Pour Pascal Kodjo, il s’agit d’aller plus loin et de réfléchir à l’intégration des handicapés moteurs dans la vie de tous les jours.
« Le terme kokobe a disparu depuis le 12 janvier 2010 », constate-t-il. « Oui, c’est vrai. Les gens n’ont plus de mépris pour les handicapés. »
Cependant, selon lui, il reste encore beaucoup à faire, telle que la sensibilisation des plus nantis afin qu’ils aident à absorber les coûts réels des traitements des patients qui ne peuvent se le permettre (comme c’est le cas dans son pays, le Togo); la sensibilisation des chauffeurs de tap-tap qui ne s’arrêtent que très rarement au bord de la route pour prendre les clients handicapés ; la distribution de cartes de bus pour les personnes handicapées afin de leur faciliter l’accès à l’utilisation de transport en commun ou même la mise en place de panneaux de publicité ou d’affichage à niveau pour les personnes dans des chaises roulantes.
Apprendre à vivre avec sa déficience : « Maintenant, quand les gens me regardent, je me mets en tête que c’est parce que je suis belle. »
En attendant de repenser le pays autour de cette question, il est important pour les personnes handicapées de mener une vie comme tout un chacun.

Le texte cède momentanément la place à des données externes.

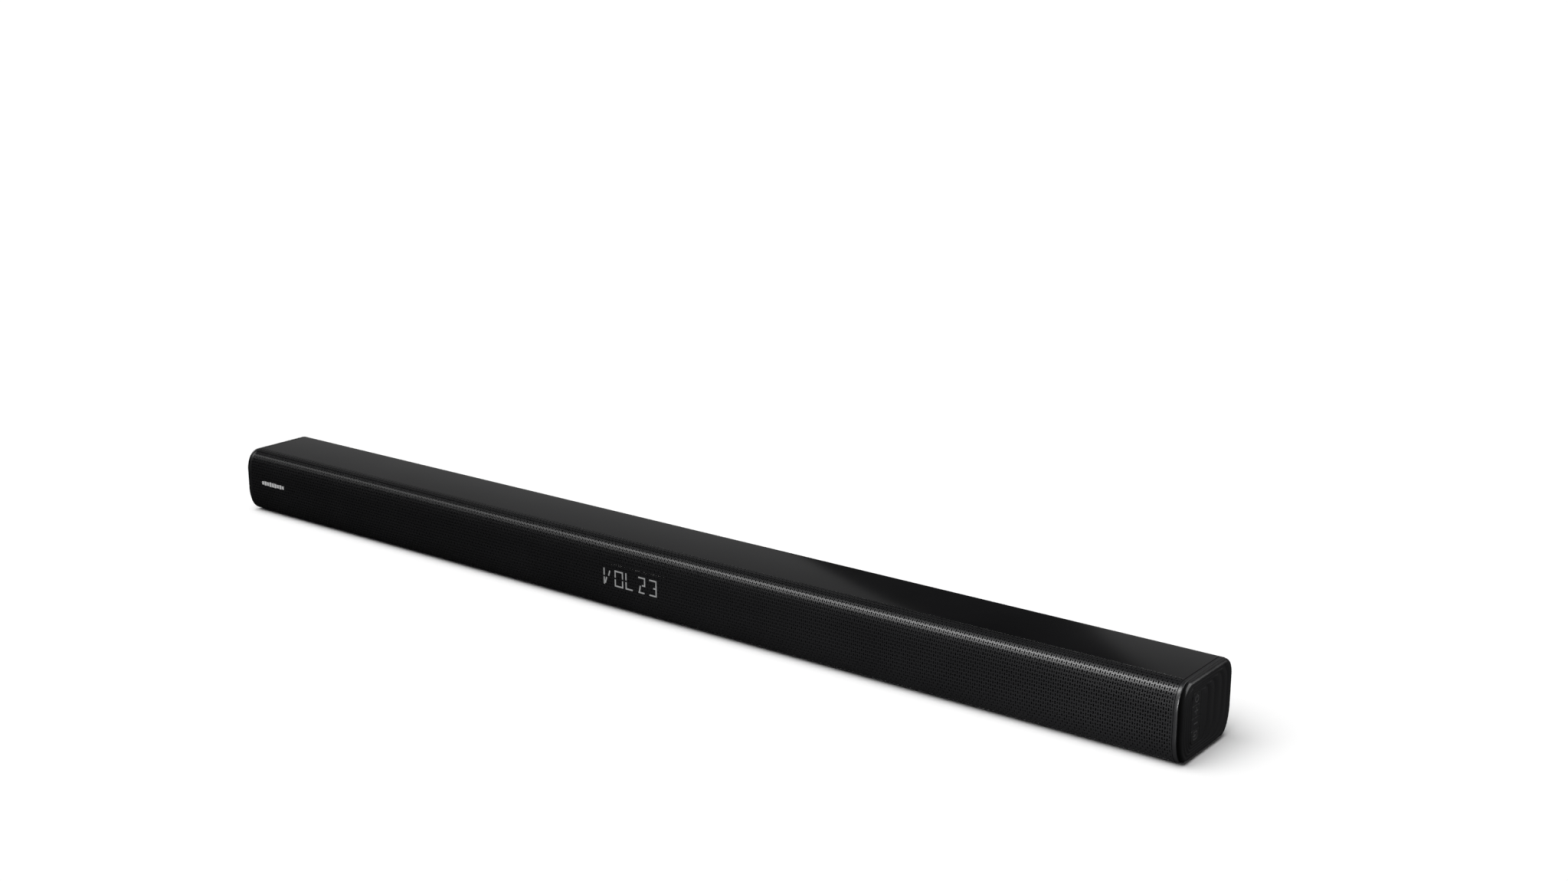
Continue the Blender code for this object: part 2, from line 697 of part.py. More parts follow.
# ---- electronics -----------------------------------------------------------------------

def make_boards():
    board_low = BOARD_TOP_Z - mm(1.6)
    box("main_board", (mm(-65.0), mm(-20.0), board_low), (mm(65.0), mm(20.5), BOARD_TOP_Z), circuit_board())
    power_low = FOOT_HEIGHT + mm(7.2)
    box("power_board", (mm(118.0), mm(-14.0), power_low), (mm(262.0), mm(17.0), power_low + mm(1.6)),
        circuit_board())
    winding_low = power_low + mm(1.6) + GAP
    box("transformer", (mm(140.0), mm(-11.0), winding_low), (mm(170.0), mm(14.0), winding_low + mm(24.0)),
        ferrite(), mm(1.5))
    box("wireless_module", (mm(-120.0), mm(-10.0), FOOT_HEIGHT + mm(4.0)),
        (mm(-90.0), mm(10.0), FOOT_HEIGHT + mm(6.6)), circuit_board())


def make_heat_sink():
    """Comb-shaped extrusion standing on the main board."""
    low = BOARD_TOP_Z + GAP
    base_top, fin_top = low + mm(2.5), low + mm(20.0)
    fins, pitch, fin = 7, mm(8.0), mm(1.8)
    start = -(fins - 1) * pitch / 2 - fin / 2
    outline = [(start + (fins - 1) * pitch + fin, low), (start, low)]
    for index in range(fins):
        left = start + index * pitch
        outline += [(left, fin_top), (left + fin, fin_top)]
        if index < fins - 1:
            outline += [(left + fin, base_top), (left + pitch, base_top)]
    outline_plate("heat_sink", [outline[::-1]], mm(-18.0), mm(6.0), "Y", aluminium())


def make_port_tray():
    """Recessed tray in the back wall; the sockets look out through its floor."""
    front = TRAY_FLOOR_Y - TRAY_WALL
    tray = box("port_tray", (-TRAY_HALF_WIDTH, front, TRAY_LOW_Z),
               (TRAY_HALF_WIDTH, DEPTH / 2 - GAP, TRAY_HIGH_Z), inner_plastic())
    inner = TRAY_HALF_WIDTH - TRAY_WALL
    cut(tray, tool_box((-inner, TRAY_FLOOR_Y, TRAY_LOW_Z + TRAY_WALL),
                       (inner, DEPTH / 2 + WALL, TRAY_HIGH_Z - TRAY_WALL)))
    for x, width, height in SOCKETS.values():
        bottom = BOARD_TOP_Z + GAP
        cut(tray, tool_box((x - width / 2 - GAP, front - WALL, bottom - GAP),
                           (x + width / 2 + GAP, TRAY_FLOOR_Y + WALL, bottom + height + GAP)))


SOCKETS = {                       # middle X, width, height; all stand on the main board
    "hdmi_socket": mm(-40.0, 15.6, 6.4),
    "optical_socket": mm(-12.0, 9.6, 9.4),
    "usb_socket": mm(14.0, 14.6, 7.4),
    "aux_socket": mm(40.0, 9.0, 9.0),
}
SOCKET_BACK_Y = mm(11.0)


def socket_block(name, finish_material):
    x, width, height = SOCKETS[name]
    bottom = BOARD_TOP_Z + GAP
    low = (x - width / 2, SOCKET_BACK_Y, bottom)
    return box(name, low, (x + width / 2, TRAY_FLOOR_Y, bottom + height), finish_material)


def socket_middle_z(name):
    return BOARD_TOP_Z + GAP + SOCKETS[name][2] / 2


def make_blade_socket(name, mouth, tongue):
    """A metal socket with a rectangular mouth and a contact tongue inside."""
    socket = socket_block(name, plated_steel())
    x, z = SOCKETS[name][0], socket_middle_z(name)
    mouth_width, mouth_height = mouth
    tongue_width, tongue_height = tongue
    floor_y = SOCKET_BACK_Y + mm(1.5)
    cut(socket, tool_box((x - mouth_width / 2, floor_y, z - mouth_height / 2),
                         (x + mouth_width / 2, TRAY_FLOOR_Y + WALL, z + mouth_height / 2)))
    fuse(socket, tool_box((x - tongue_width / 2, floor_y - mm(0.5), z - tongue_height / 2),
                          (x + tongue_width / 2, TRAY_FLOOR_Y - mm(1.2), z + tongue_height / 2)))


def make_sockets():
    make_blade_socket("hdmi_socket", mm(14.2, 4.8), mm(11.4, 1.0))
    make_blade_socket("usb_socket", mm(13.0, 5.6), mm(11.6, 1.9))

    optical = socket_block("optical_socket", inner_plastic())
    x, z = SOCKETS["optical_socket"][0], socket_middle_z("optical_socket")
    cut(optical, tool_box((x - mm(2.9), TRAY_FLOOR_Y - mm(8.0), z - mm(2.9)),
                          (x + mm(2.9), TRAY_FLOOR_Y + WALL, z + mm(2.9))))

    jack = socket_block("aux_socket", inner_plastic())
    x, z = SOCKETS["aux_socket"][0], socket_middle_z("aux_socket")
    cut(jack, tool_cylinder((x, TRAY_FLOOR_Y, z), mm(1.8), mm(22.0), "Y"))


def make_power_inlet():
    """Two-pin appliance inlet: a block with a stadium-shaped recess and two pins."""
    inlet = box("power_inlet", (INLET_X - mm(13.0), mm(19.5), INLET_Z - mm(8.0)),
                (INLET_X + mm(13.0), DEPTH / 2 - GAP, INLET_Z + mm(8.0)), inner_plastic())
    floor_y, mouth_y = mm(23.4), DEPTH / 2 + WALL
    round_radius, round_reach = mm(4.3), mm(4.3)
    recess = []
    for side, start in ((1, -90), (-1, 90)):
        for step in range(9):
            angle = radians(start + 180.0 * step / 8)
            recess.append((INLET_X + side * round_reach + round_radius * cos(angle),
                           INLET_Z + round_radius * sin(angle)))
    cut(inlet, tool_plate([recess], floor_y, mouth_y, "Y"))
    for side in (-1, 1):
        middle = (INLET_X + side * round_reach, floor_y + mm(4.5), INLET_Z)
        fuse(inlet, tool_cylinder(middle, mm(1.15), mm(10.0), "Y", 12))


# ---- wall brackets, feet, screws, cables --------------------------------------------------

def make_wall_bracket(name, x):
    """Steel keyhole plate set into the back wall: a round hole for a screw head, a slot above it."""
    hole_radius, slot_half, slot_rise = mm(4.0), mm(2.25), mm(7.6)
    keyhole = []
    for step in range(13):
        angle = radians(125.0 + 290.0 * step / 12)
        keyhole.append((x + hole_radius * cos(angle), KEYHOLE_Z + hole_radius * sin(angle)))
    for step in range(7):
        angle = radians(180.0 * step / 6)
        keyhole.append((x + slot_half * cos(angle), KEYHOLE_Z + slot_rise + slot_half * sin(angle)))
    left, right = x - BRACKET_HALF_WIDTH, x + BRACKET_HALF_WIDTH
    edge = [(left, BRACKET_LOW_Z), (right, BRACKET_LOW_Z), (right, BRACKET_HIGH_Z), (left, BRACKET_HIGH_Z)]
    outline_plate(name, [edge, keyhole], DEPTH / 2 - BRACKET_SHEET, DEPTH / 2, "Y", plated_steel())


def make_feet():
    for name, (x, y) in FOOT_PLACES.items():
        height = FOOT_HEIGHT + FOOT_POCKET - GAP
        foot = cylinder(name, (x, y, height / 2), FOOT_RADIUS, height, "Z", rubber(), 24)
        foot.data.shade_smooth()
        foot.data.set_sharp_from_angle(angle=radians(40))


def make_screws():
    """Pan-head screws from below, through the case's floor into the baffle's bosses."""
    head_low, head_high = FOOT_HEIGHT + GAP, FOOT_HEIGHT + SCREW_POCKET - GAP
    tip = BAFFLE_LOW_Z + BOSS_HEIGHT - mm(1.0)
    for name, x in SCREW_X.items():
        middle = (x, SCREW_Y, (head_low + head_high) / 2)
        screw = cylinder(name, middle, SCREW_HEAD_RADIUS, head_high - head_low, "Z", plated_steel())
        shank_low = (head_low + head_high) / 2
        shank_middle = (x, SCREW_Y, (shank_low + tip) / 2)
        fuse(screw, tool_cylinder(shank_middle, SCREW_RADIUS, tip - shank_low, "Z", 12))


def make_speaker_cable(name, side):
    """A round cable from the main board down to the floor of the case and along to a driver."""
    lift, run = BOARD_TOP_Z + mm(2.0), FOOT_HEIGHT + mm(5.5)
    route = [
        (*mm(58.0, -8.0), lift), (*mm(66.0, -8.0), lift), (*mm(71.0, -8.5), lift - mm(3.0)),
        (*mm(74.0, -10.0), lift - mm(12.0)), (*mm(80.0, -14.0), run + mm(2.0)), (*mm(90.0, -14.0), run),
        (*mm(330.0, -14.0), run), (*mm(341.0, -14.0), run + mm(2.0)), (*mm(348.0, -15.0), run + mm(7.0)),
        (*mm(352.0, -16.0), run + mm(12.0)),
    ]
    points = [(side * x, y, z) for x, y, z in route]
    data = bpy.data.curves.new(name, "CURVE")
    data.dimensions = "3D"
    data.bevel_depth = mm(1.1)
    data.bevel_resolution = 2
    data.use_fill_caps = True
    spline = data.splines.new("POLY")
    spline.points.add(len(points) - 1)
    for point, place in zip(spline.points, points):
        point.co = (*place, 1.0)
    cable = bpy.data.objects.new(name, data)
    bpy.context.scene.collection.objects.link(cable)
    finish(cable, name, cable_sleeve())


# ---- assembly --------------------------------------------------------------------------

clear_scene()
PARTS = new_collection("soundbar")
CUTTERS = new_collection("cutters")
CUTTERS.hide_render = True

make_grille()
make_badge()
make_top_cover()
make_bottom_case()
make_front_baffle()
make_end_cap("end_cap_left", -1)
make_end_cap("end_cap_right", 1)
make_end_plate("end_plate_left", -1)
make_end_plate("end_plate_right", 1)
make_keys()
make_button_board()
make_display()
make_driver("left", -DRIVER_X)
make_driver("right", DRIVER_X)
make_boards()
make_heat_sink()
make_port_tray()
make_sockets()
make_power_inlet()
make_wall_bracket("wall_bracket_left", -BRACKET_X)
make_wall_bracket("wall_bracket_right", BRACKET_X)
make_feet()
make_screws()
make_speaker_cable("left_speaker_cable", -1)
make_speaker_cable("right_speaker_cable", 1)
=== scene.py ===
from math import cos, pi, radians, sin

import bpy
import numpy as np
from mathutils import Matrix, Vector


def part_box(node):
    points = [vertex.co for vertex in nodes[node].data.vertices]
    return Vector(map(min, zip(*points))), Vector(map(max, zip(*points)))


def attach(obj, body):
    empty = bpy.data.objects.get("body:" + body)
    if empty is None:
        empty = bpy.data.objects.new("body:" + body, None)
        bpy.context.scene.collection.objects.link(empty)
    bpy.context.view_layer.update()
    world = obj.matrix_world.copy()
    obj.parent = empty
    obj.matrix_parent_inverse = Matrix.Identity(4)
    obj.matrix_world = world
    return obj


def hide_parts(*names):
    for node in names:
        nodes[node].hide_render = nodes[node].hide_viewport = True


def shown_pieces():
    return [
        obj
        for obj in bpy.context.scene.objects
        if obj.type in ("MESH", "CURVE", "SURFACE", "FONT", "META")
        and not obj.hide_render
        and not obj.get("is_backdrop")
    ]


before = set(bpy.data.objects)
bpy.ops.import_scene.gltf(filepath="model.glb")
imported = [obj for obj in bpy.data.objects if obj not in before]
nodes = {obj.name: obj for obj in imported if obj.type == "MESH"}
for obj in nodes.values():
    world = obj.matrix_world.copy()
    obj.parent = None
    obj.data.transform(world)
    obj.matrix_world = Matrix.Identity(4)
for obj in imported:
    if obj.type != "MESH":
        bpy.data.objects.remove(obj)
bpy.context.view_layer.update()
print("frame: %d CAD nodes" % len(nodes))

# Lengths below are millimetres; buildMesh turns them into metres.


def linear(hexColour):
    # sRGB hex to linear RGBA: the sRGB curve undone channel by channel
    values = [int(hexColour[i:i + 2], 16) / 255 for i in (1, 3, 5)]
    return tuple(v / 12.92 if v <= 0.04045 else ((v + 0.055) / 1.055) ** 2.4 for v in values) + (1.0,)


def buildMesh(name, points, faceSets, smoothAngle=35.0):
    # puts arrays of points and of equal-sided faces into a mesh; the sign of the enclosed volume, the sum of
    # first . (second x third) over its triangles, says whether the faces have to be turned outwards
    faceSets = [np.atleast_2d(np.asarray(f, int)) for f in faceSets if len(f)]
    points = np.asarray(points, float)
    volume = 0.0
    for faces in faceSets:
        first = points[faces[:, 0]]
        for k in range(1, faces.shape[1] - 1):
            volume += np.einsum("ij,ij->", first, np.cross(points[faces[:, k]], points[faces[:, k + 1]]))
    if volume < 0:
        faceSets = [f[:, ::-1] for f in faceSets]
    sizes = np.concatenate([np.full(len(f), f.shape[1]) for f in faceSets])
    corners = np.concatenate([f.ravel() for f in faceSets])
    mesh = bpy.data.meshes.new(name)
    mesh.vertices.add(len(points))
    mesh.vertices.foreach_set("co", (points / 1000).ravel().astype(np.float32))
    mesh.loops.add(len(corners))
    mesh.loops.foreach_set("vertex_index", corners.astype(np.int32))
    mesh.polygons.add(len(sizes))
    mesh.polygons.foreach_set("loop_start", (np.cumsum(sizes) - sizes).astype(np.int32))
    mesh.polygons.foreach_set("use_smooth", np.ones(len(sizes), bool))
    mesh.update(calc_edges=True)
    mesh.validate()
    mesh.set_sharp_from_angle(angle=radians(smoothAngle))
    obj = bpy.data.objects.new(name, mesh)
    bpy.context.scene.collection.objects.link(obj)
    return obj


def place(obj, body, material, replaces=()):
    obj.data.materials.clear()
    obj.data.materials.append(material)
    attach(obj, body)
    if replaces:
        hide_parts(*replaces)
    return obj


def joinParts(parts):
    # several (points, faceSets) pairs as one, their indices shifted along
    points, faceSets, start = [], [], 0
    for somePoints, someSets in parts:
        points.append(somePoints)
        faceSets += [np.atleast_2d(np.asarray(f, int)) + start for f in someSets if len(f)]
        start += len(somePoints)
    return np.concatenate(points), faceSets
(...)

« Je me rappelle une patiente qui était devenue paraplégique suite au tremblement de terre. Avant le tremblement de terre, elle était étudiante en médecine », raconte Mme Volel. « Nous avons travaillé au renforcement de ses membres supérieurs. Nous lui avons appris à [être indépendante et] se déplacer du sol à sa chaise roulante, de sa chaise roulante à son lit, etc. [Aujourd’hui], elle a recommence ses études, elle est mariée, et elle a un bébé », ajoute-t-elle, non sans fierté.
Cependant, il n’est pas toujours facile pour ceux qui souffrent d’un handicap et qui sont perçus comme différents de vivre une vie normale et d’ignorer le regard des autres qui peut parfois peser, et souvent créer et/ou renforcer un complexe.
Mause-Darline reconnaît que le regard des autres sur sa déficience peut être impressionnant. « Oui, les gens me regardent », déclare-t-elle, un large sourire sur les lèvres. Admettant que le regard des autres sur sa déficience ne l’intimide plus, elle explique : « avant […], ça me dérangeait. Mais […] ça ne me dérange [plus]. Maintenant, quand les gens me regardent, je me mets en tête que c’est parce que je suis belle».